DATA SECTION —
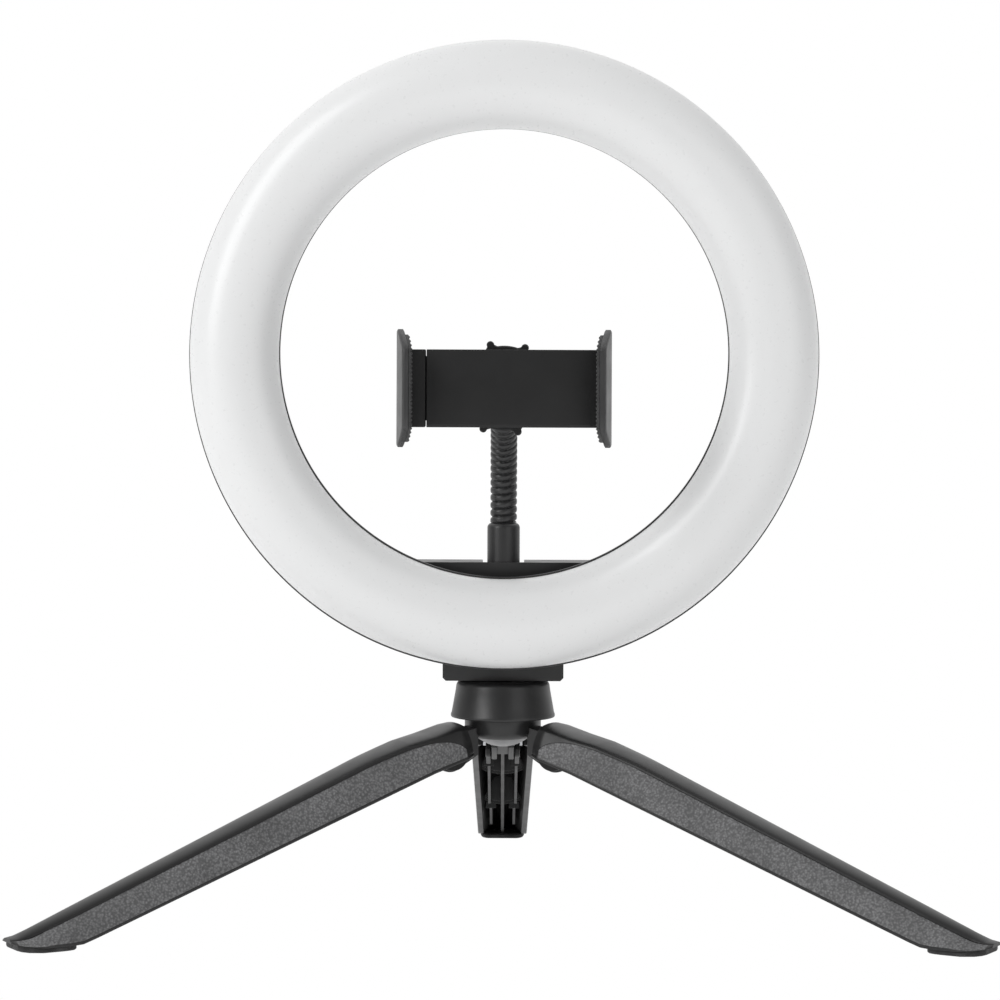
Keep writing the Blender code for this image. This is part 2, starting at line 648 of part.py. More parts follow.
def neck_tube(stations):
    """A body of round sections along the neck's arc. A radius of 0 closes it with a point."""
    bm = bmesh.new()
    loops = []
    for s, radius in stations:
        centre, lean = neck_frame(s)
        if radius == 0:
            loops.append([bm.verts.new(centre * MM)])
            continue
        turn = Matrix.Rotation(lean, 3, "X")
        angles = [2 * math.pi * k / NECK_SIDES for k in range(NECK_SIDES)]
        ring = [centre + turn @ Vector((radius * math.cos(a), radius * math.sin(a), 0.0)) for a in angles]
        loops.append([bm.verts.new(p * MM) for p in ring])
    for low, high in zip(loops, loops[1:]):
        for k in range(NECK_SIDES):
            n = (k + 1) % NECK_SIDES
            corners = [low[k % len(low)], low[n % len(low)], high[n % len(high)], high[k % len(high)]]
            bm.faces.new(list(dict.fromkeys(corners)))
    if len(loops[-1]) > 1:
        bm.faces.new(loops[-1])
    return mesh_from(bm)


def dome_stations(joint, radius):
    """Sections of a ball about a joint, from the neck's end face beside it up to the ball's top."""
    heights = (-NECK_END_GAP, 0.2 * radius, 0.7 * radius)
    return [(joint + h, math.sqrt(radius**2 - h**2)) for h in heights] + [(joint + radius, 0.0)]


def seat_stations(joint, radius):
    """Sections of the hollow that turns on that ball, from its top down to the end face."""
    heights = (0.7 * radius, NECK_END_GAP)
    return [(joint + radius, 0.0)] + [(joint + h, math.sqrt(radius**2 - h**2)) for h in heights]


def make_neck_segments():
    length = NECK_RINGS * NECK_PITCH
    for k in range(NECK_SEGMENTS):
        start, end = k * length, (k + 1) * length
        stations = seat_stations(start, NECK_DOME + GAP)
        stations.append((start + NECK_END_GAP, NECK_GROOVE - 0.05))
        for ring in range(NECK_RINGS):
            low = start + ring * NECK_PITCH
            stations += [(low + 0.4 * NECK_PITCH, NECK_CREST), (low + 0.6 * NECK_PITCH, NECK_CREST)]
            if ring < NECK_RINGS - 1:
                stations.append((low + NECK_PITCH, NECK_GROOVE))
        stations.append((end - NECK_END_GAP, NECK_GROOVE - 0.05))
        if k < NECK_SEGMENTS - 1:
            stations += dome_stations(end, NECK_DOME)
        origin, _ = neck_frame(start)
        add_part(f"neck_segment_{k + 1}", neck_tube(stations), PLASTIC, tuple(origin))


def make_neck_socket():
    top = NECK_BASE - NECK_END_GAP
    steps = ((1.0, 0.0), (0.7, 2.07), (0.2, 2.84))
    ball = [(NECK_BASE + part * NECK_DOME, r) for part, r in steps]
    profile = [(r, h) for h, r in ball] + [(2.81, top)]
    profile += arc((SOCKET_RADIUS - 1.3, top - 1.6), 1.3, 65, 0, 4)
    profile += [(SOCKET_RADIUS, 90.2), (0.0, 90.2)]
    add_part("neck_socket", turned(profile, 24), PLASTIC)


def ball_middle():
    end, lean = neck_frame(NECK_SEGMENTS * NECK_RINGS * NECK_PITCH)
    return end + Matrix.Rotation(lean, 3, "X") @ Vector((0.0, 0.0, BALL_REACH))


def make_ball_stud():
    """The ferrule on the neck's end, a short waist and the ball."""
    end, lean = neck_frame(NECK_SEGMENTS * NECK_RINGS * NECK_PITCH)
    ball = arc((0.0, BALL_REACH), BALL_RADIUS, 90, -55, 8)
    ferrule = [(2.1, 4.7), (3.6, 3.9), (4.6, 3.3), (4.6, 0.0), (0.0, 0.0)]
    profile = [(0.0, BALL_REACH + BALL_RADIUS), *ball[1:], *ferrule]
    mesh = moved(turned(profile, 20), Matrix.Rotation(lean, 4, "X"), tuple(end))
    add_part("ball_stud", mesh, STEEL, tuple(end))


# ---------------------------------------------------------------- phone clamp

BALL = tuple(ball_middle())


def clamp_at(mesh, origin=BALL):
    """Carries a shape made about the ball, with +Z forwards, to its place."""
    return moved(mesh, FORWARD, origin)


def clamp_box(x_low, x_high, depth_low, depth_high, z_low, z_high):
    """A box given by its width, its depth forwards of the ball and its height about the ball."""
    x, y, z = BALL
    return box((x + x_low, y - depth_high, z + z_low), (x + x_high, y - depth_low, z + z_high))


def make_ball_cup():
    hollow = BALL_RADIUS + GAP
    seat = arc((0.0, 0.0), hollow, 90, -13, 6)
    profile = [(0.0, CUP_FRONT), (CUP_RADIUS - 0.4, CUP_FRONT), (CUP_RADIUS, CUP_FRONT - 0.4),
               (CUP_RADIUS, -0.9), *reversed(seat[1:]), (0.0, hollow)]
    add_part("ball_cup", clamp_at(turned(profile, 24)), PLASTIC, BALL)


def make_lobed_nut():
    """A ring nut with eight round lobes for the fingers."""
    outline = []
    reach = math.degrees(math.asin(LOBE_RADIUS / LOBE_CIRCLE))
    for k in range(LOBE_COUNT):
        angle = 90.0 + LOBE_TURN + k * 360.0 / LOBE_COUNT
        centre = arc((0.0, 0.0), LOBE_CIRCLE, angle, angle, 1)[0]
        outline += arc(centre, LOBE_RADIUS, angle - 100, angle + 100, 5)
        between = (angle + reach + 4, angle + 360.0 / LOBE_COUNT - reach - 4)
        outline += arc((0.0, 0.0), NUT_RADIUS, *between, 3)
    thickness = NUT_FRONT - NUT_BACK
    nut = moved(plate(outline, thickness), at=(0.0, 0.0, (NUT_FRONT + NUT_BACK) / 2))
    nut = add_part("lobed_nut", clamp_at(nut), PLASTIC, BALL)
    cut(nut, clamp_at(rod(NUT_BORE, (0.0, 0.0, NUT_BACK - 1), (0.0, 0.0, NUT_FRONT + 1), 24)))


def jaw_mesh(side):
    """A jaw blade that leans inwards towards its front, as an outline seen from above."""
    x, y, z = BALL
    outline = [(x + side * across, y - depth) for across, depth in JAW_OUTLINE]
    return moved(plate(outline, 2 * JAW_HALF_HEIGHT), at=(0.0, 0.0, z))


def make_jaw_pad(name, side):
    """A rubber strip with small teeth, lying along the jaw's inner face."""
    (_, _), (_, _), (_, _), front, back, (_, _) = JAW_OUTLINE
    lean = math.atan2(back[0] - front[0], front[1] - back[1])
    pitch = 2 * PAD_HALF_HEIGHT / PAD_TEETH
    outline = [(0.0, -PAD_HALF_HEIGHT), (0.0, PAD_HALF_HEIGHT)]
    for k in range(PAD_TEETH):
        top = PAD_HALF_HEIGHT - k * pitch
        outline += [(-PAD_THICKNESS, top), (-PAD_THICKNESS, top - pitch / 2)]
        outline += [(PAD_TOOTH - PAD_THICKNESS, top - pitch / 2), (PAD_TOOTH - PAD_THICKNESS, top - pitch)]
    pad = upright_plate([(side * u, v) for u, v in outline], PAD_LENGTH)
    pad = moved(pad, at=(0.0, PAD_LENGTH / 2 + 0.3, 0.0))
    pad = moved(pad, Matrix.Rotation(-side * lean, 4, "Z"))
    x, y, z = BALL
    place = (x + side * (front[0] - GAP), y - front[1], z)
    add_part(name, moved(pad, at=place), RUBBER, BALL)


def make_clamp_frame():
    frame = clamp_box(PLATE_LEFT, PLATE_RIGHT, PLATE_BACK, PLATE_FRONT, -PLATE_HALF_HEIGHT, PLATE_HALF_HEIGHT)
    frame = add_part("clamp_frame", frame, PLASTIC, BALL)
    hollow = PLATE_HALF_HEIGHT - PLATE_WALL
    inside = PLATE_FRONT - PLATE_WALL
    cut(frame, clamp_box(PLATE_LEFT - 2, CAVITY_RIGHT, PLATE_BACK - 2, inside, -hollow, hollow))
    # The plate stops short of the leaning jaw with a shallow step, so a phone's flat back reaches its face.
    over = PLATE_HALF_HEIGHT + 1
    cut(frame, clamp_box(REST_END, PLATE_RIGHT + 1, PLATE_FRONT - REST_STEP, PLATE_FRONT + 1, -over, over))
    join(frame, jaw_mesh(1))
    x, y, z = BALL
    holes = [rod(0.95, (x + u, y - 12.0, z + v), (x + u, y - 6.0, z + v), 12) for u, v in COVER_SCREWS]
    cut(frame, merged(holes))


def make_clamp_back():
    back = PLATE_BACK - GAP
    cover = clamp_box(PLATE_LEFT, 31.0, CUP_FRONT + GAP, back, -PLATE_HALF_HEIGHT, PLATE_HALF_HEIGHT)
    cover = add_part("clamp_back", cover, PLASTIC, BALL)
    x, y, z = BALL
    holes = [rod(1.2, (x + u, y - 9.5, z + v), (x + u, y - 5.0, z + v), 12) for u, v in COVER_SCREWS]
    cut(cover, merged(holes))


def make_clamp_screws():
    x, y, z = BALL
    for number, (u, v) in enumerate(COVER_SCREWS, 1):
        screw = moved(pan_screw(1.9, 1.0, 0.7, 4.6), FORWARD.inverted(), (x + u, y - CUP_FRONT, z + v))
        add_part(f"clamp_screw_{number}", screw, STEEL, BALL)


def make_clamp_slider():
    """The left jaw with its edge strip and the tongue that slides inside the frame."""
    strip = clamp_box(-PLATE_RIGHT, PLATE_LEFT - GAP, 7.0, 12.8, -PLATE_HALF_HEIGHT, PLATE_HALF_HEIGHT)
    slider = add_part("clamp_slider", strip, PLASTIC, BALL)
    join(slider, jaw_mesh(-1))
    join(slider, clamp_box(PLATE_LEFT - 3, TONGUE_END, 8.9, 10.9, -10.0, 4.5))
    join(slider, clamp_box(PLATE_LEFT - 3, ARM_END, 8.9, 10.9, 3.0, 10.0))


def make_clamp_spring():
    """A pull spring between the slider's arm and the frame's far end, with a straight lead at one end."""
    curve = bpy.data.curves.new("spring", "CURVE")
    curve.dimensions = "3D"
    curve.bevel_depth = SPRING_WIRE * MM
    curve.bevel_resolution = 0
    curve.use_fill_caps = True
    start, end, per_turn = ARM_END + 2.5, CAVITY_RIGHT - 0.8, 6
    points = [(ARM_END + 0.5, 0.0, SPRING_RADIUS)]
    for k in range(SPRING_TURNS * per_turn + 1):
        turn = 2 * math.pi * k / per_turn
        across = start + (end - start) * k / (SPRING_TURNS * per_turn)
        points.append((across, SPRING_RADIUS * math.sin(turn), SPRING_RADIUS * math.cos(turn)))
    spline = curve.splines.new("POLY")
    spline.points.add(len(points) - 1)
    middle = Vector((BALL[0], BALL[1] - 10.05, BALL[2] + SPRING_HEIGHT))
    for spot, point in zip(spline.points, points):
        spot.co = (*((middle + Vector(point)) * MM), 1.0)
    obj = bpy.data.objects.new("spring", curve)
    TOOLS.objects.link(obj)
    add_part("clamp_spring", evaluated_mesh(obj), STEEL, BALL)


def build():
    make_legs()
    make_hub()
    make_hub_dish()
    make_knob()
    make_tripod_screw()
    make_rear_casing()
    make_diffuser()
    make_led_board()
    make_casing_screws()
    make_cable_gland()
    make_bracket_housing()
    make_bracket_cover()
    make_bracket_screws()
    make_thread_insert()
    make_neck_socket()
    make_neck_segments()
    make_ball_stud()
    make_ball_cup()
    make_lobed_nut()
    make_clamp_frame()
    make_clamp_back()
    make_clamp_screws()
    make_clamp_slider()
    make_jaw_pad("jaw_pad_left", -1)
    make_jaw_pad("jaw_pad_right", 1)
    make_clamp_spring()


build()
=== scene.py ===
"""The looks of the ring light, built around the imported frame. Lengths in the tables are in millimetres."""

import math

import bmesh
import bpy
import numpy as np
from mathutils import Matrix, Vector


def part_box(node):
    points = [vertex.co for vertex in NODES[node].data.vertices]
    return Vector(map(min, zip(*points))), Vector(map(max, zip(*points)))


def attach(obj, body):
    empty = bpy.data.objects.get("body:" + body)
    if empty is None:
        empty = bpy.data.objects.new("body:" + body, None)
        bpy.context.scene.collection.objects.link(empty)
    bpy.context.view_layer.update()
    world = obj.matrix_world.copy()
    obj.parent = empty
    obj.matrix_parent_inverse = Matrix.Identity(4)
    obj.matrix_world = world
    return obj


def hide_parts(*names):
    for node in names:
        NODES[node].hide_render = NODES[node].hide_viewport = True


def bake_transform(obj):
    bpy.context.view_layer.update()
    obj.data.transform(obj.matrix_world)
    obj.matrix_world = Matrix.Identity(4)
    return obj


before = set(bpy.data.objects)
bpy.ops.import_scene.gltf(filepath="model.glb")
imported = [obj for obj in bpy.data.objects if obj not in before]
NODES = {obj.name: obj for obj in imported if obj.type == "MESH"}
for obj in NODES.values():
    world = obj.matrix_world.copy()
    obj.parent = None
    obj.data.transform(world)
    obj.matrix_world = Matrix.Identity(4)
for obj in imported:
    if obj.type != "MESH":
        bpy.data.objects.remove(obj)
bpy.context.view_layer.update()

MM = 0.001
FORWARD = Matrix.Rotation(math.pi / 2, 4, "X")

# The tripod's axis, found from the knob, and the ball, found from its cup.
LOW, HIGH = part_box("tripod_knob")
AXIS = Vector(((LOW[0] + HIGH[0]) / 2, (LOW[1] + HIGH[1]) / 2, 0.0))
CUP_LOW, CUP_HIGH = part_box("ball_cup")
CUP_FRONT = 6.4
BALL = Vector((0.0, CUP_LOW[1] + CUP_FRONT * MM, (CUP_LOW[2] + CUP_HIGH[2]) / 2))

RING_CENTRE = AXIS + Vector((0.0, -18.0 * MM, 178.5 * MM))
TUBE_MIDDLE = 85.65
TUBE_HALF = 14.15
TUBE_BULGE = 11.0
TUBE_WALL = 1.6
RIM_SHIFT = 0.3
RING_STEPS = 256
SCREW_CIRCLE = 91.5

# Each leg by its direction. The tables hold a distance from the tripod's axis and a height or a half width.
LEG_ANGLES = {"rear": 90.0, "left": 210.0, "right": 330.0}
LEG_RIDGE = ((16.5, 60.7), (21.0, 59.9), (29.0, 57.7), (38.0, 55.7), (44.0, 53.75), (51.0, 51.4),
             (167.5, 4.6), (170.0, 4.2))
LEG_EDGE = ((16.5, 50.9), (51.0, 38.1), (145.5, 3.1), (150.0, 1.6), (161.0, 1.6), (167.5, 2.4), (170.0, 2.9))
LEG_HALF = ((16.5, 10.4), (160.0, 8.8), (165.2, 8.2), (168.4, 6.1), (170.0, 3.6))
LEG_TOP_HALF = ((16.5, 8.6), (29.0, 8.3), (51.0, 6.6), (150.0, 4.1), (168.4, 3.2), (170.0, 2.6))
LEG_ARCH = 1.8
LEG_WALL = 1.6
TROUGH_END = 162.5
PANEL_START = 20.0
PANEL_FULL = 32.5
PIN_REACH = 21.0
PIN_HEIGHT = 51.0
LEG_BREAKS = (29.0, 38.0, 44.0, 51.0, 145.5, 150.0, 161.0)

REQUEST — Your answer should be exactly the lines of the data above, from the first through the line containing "return [(joint + radius, 0.0)]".

TASK OUTPUT —
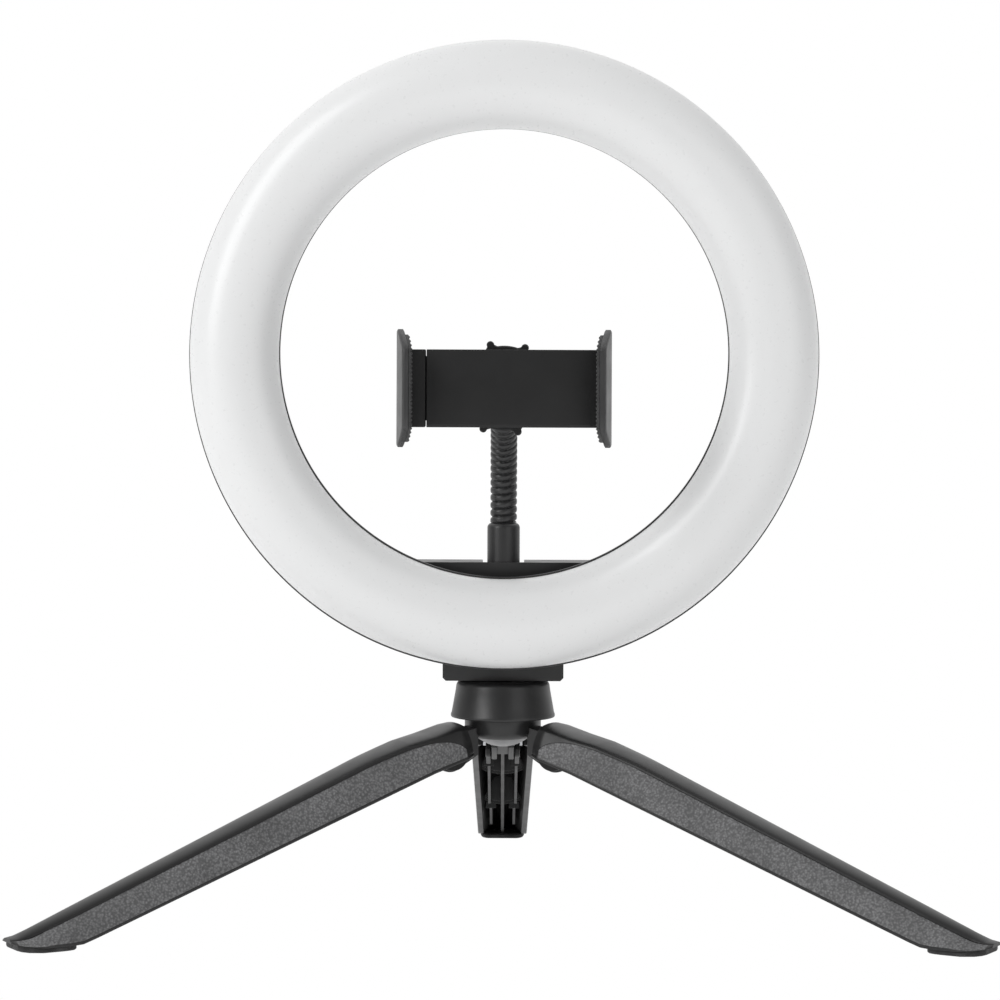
Keep writing the Blender code for this image. This is part 2, starting at line 648 of part.py. More parts follow.
def neck_tube(stations):
    """A body of round sections along the neck's arc. A radius of 0 closes it with a point."""
    bm = bmesh.new()
    loops = []
    for s, radius in stations:
        centre, lean = neck_frame(s)
        if radius == 0:
            loops.append([bm.verts.new(centre * MM)])
            continue
        turn = Matrix.Rotation(lean, 3, "X")
        angles = [2 * math.pi * k / NECK_SIDES for k in range(NECK_SIDES)]
        ring = [centre + turn @ Vector((radius * math.cos(a), radius * math.sin(a), 0.0)) for a in angles]
        loops.append([bm.verts.new(p * MM) for p in ring])
    for low, high in zip(loops, loops[1:]):
        for k in range(NECK_SIDES):
            n = (k + 1) % NECK_SIDES
            corners = [low[k % len(low)], low[n % len(low)], high[n % len(high)], high[k % len(high)]]
            bm.faces.new(list(dict.fromkeys(corners)))
    if len(loops[-1]) > 1:
        bm.faces.new(loops[-1])
    return mesh_from(bm)


def dome_stations(joint, radius):
    """Sections of a ball about a joint, from the neck's end face beside it up to the ball's top."""
    heights = (-NECK_END_GAP, 0.2 * radius, 0.7 * radius)
    return [(joint + h, math.sqrt(radius**2 - h**2)) for h in heights] + [(joint + radius, 0.0)]


def seat_stations(joint, radius):
    """Sections of the hollow that turns on that ball, from its top down to the end face."""
    heights = (0.7 * radius, NECK_END_GAP)
    return [(joint + radius, 0.0)] + [(joint + h, math.sqrt(radius**2 - h**2)) for h in heights]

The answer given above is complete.